§ AIM OF THE TASK:
All lines from the one with "What bpy script" through the one with "from collections import namedtuple", and only those, are to be reproduced exactly, both ends included.

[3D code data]
···

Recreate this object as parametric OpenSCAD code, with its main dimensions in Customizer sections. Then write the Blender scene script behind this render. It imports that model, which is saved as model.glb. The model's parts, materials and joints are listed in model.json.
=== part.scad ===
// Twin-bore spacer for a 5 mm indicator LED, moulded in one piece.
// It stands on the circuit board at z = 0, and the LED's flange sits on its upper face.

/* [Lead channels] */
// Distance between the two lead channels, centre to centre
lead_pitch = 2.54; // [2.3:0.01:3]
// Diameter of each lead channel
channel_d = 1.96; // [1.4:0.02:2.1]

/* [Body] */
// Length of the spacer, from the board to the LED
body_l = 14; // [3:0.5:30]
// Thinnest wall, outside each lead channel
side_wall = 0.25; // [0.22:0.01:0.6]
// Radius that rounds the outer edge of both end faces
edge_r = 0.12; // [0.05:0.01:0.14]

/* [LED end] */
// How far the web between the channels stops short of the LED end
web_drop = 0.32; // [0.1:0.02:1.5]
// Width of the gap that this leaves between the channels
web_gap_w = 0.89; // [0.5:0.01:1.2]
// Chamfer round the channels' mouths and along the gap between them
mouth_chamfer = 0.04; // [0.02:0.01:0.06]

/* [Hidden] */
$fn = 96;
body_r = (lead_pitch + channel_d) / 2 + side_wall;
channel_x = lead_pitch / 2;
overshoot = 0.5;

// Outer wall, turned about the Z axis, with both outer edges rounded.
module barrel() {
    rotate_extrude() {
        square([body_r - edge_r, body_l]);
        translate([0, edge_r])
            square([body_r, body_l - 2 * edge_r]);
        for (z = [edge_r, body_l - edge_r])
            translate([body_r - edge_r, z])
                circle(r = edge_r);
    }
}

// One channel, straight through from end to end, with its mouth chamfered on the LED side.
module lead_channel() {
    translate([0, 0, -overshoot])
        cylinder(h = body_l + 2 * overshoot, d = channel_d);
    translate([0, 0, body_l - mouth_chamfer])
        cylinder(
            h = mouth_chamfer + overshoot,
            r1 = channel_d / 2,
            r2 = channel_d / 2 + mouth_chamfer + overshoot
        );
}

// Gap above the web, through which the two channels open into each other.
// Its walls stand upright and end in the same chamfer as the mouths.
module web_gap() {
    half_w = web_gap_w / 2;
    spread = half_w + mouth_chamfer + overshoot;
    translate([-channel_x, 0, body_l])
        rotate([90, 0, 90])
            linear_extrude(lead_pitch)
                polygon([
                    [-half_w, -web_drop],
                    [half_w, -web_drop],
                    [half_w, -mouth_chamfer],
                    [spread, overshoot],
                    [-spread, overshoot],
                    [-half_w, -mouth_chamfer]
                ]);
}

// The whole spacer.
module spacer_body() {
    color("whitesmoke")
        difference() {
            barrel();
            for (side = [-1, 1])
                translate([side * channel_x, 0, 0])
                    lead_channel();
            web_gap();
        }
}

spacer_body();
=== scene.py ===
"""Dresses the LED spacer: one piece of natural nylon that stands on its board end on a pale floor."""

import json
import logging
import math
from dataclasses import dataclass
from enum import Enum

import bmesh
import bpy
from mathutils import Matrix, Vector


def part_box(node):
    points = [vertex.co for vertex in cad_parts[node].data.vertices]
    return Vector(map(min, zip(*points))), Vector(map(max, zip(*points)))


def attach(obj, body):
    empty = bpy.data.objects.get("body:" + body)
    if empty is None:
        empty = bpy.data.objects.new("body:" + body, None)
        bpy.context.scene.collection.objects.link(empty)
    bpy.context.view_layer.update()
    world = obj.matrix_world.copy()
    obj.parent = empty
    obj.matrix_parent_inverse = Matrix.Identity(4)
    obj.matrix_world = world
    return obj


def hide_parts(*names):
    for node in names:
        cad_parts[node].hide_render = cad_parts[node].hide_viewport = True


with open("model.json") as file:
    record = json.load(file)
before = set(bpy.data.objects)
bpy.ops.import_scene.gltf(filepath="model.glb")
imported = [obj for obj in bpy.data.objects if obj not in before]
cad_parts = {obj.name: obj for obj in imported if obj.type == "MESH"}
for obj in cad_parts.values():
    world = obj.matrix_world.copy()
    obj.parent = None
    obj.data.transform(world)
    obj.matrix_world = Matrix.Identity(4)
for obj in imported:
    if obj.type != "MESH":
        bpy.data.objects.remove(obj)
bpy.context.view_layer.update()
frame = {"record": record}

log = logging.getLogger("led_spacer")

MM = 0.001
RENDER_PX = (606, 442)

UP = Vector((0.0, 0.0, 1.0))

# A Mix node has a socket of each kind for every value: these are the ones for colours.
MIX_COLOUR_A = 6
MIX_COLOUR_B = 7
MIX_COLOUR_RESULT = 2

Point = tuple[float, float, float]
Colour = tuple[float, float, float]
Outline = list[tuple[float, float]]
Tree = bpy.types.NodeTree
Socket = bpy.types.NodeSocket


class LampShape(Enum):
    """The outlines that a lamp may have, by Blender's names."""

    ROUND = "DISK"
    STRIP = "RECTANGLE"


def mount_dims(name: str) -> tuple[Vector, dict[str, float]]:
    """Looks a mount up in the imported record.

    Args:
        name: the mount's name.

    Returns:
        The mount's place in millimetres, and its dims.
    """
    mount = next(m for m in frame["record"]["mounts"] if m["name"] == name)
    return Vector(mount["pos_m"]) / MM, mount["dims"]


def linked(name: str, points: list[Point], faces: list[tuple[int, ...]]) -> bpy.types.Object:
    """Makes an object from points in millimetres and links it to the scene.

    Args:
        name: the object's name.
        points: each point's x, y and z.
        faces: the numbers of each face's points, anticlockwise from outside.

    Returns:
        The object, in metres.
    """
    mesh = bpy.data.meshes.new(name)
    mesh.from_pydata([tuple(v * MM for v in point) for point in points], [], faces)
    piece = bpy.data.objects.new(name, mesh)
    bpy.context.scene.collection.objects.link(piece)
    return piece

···

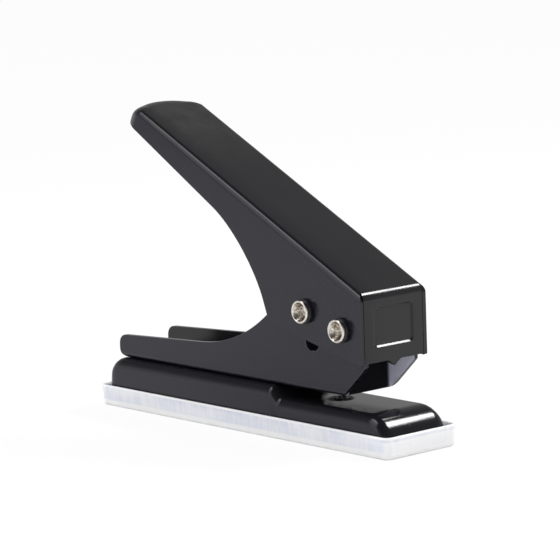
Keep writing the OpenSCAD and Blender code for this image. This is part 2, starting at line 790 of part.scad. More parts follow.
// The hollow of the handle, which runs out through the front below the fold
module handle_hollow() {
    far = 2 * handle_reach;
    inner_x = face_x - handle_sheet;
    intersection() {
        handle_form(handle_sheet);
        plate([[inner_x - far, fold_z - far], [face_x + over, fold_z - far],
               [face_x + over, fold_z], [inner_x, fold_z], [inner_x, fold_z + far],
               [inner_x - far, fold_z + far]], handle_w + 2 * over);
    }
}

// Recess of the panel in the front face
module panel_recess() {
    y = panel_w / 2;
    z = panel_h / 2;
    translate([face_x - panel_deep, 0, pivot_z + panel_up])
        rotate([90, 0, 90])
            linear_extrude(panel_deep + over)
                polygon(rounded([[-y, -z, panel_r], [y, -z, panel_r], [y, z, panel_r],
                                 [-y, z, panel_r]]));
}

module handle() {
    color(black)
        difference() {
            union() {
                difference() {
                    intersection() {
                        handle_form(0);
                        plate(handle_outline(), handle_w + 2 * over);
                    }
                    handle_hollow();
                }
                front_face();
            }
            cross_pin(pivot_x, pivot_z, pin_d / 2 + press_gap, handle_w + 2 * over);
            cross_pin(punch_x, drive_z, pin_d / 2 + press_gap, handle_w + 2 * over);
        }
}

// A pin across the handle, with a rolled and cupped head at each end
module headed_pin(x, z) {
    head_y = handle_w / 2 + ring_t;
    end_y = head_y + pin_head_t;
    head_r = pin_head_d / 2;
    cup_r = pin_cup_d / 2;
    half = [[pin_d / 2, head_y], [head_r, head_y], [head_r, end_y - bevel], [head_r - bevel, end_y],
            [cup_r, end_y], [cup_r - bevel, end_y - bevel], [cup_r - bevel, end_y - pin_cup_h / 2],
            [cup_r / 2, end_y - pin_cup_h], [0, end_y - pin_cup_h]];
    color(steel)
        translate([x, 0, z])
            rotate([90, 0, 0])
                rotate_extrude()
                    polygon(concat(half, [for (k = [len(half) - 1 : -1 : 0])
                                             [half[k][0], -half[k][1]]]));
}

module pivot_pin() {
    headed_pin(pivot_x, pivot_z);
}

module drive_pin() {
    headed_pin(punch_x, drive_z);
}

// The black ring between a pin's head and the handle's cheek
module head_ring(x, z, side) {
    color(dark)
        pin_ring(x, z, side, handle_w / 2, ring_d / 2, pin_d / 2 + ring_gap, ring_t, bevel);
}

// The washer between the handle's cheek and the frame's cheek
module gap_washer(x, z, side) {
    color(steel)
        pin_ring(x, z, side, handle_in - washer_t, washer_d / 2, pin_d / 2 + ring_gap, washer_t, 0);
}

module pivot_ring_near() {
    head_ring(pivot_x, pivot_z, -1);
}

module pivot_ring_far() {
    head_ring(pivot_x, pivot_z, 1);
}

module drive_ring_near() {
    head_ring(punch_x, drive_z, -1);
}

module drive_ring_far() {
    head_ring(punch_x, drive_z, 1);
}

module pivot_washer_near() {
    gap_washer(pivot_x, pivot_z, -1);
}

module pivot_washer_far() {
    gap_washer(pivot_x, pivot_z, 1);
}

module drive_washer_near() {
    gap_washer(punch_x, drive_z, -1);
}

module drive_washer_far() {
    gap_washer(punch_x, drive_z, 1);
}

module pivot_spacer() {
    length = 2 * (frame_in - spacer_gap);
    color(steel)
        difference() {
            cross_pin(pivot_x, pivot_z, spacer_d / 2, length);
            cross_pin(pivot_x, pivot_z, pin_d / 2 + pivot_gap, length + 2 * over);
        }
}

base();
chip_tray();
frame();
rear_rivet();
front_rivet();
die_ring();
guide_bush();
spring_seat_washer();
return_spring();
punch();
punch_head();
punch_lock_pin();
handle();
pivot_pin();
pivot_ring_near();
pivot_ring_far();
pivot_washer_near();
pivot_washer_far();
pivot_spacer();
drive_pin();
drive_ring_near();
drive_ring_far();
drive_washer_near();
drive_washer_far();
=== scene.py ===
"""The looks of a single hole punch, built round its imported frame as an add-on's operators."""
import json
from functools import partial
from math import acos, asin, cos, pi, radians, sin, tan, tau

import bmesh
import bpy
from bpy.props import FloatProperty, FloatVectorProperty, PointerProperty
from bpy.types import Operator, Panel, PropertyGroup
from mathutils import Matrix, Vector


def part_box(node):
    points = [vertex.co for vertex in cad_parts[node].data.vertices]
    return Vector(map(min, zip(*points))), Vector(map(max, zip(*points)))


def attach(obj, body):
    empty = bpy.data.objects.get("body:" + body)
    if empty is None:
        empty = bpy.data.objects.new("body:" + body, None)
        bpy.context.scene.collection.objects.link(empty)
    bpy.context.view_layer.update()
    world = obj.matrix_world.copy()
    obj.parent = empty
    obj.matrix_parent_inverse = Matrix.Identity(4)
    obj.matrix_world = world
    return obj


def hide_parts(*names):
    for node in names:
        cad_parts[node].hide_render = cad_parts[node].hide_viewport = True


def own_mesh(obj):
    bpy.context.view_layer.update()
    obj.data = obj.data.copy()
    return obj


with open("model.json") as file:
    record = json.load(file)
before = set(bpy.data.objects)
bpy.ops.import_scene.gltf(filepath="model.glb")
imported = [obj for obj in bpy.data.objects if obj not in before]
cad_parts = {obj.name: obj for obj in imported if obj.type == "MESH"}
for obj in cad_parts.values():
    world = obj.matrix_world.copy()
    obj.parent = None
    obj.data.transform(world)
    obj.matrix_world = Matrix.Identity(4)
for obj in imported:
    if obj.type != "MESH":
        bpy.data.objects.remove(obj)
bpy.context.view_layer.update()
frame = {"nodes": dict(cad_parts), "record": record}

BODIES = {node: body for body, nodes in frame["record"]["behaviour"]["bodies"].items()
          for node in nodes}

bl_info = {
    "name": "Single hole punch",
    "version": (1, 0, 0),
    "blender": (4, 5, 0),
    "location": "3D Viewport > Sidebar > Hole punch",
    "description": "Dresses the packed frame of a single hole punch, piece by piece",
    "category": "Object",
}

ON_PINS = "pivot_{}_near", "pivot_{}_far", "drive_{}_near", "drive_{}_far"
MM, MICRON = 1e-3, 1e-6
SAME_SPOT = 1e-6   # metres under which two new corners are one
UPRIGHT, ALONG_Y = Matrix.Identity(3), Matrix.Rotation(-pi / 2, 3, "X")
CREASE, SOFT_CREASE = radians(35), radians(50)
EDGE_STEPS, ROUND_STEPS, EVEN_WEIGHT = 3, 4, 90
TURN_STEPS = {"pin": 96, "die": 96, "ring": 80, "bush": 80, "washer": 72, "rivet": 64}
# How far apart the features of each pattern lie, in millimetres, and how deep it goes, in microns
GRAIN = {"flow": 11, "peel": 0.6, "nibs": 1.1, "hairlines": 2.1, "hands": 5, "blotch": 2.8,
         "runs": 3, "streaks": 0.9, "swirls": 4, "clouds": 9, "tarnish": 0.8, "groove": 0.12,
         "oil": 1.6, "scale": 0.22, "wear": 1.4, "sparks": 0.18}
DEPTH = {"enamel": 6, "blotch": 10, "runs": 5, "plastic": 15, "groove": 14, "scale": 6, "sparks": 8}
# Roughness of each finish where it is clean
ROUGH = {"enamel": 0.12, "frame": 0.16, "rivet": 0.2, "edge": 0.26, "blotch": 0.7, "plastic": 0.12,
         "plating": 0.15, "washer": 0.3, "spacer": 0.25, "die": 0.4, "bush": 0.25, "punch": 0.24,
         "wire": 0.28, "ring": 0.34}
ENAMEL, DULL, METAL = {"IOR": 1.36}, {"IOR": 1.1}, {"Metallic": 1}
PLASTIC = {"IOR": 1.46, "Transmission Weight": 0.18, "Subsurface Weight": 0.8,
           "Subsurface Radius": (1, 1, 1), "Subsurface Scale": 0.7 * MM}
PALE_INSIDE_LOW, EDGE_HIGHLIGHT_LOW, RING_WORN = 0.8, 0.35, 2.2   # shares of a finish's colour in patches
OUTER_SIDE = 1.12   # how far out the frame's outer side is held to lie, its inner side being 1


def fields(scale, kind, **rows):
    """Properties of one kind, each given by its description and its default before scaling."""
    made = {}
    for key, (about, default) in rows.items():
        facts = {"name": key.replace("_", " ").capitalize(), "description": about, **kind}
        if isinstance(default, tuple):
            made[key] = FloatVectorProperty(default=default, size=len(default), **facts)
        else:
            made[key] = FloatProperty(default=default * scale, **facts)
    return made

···

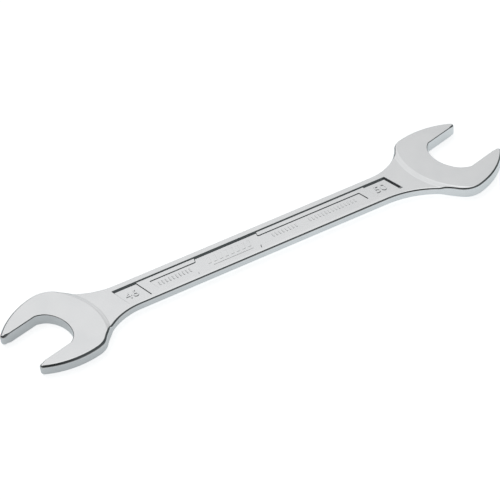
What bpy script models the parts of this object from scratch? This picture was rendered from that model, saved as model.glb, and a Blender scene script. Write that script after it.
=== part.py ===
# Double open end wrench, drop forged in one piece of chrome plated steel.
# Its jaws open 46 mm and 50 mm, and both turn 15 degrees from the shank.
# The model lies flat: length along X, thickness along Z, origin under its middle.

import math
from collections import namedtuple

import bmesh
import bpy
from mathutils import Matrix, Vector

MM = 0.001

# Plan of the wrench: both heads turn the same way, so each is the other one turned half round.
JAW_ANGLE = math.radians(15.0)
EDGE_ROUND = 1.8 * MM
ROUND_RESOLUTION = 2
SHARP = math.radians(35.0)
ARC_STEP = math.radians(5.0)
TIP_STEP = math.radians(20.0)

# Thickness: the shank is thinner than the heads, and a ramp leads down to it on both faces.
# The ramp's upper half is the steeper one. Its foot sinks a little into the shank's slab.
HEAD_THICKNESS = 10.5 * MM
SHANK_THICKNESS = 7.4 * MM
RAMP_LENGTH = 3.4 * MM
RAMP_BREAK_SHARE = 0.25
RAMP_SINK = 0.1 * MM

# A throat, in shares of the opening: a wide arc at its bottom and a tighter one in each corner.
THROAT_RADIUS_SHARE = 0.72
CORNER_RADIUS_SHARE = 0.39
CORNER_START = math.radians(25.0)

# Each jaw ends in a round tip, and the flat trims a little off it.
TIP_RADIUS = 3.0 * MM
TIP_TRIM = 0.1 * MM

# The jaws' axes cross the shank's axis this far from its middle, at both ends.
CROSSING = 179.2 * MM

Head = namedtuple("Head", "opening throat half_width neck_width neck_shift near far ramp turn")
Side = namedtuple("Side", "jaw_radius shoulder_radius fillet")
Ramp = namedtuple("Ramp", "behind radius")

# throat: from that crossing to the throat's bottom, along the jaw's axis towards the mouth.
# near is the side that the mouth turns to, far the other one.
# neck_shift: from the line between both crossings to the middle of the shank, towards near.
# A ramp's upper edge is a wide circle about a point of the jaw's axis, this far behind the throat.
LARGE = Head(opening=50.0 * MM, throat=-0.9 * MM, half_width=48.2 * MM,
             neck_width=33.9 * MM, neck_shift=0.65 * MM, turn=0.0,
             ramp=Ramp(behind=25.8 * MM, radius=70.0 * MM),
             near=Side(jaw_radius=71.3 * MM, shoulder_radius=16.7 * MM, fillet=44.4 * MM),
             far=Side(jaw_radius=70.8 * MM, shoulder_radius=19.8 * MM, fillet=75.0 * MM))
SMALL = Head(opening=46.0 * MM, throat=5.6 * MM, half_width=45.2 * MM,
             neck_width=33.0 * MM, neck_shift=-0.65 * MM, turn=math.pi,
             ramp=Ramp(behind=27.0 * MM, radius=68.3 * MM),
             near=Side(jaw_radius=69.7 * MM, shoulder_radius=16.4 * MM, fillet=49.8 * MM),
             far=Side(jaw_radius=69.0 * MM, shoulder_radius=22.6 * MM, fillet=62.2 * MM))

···

§ THE REPLY:
What bpy script models the parts of this object from scratch? This picture was rendered from that model, saved as model.glb, and a Blender scene script. Write that script after it.
=== part.py ===
# Double open end wrench, drop forged in one piece of chrome plated steel.
# Its jaws open 46 mm and 50 mm, and both turn 15 degrees from the shank.
# The model lies flat: length along X, thickness along Z, origin under its middle.

import math
from collections import namedtuple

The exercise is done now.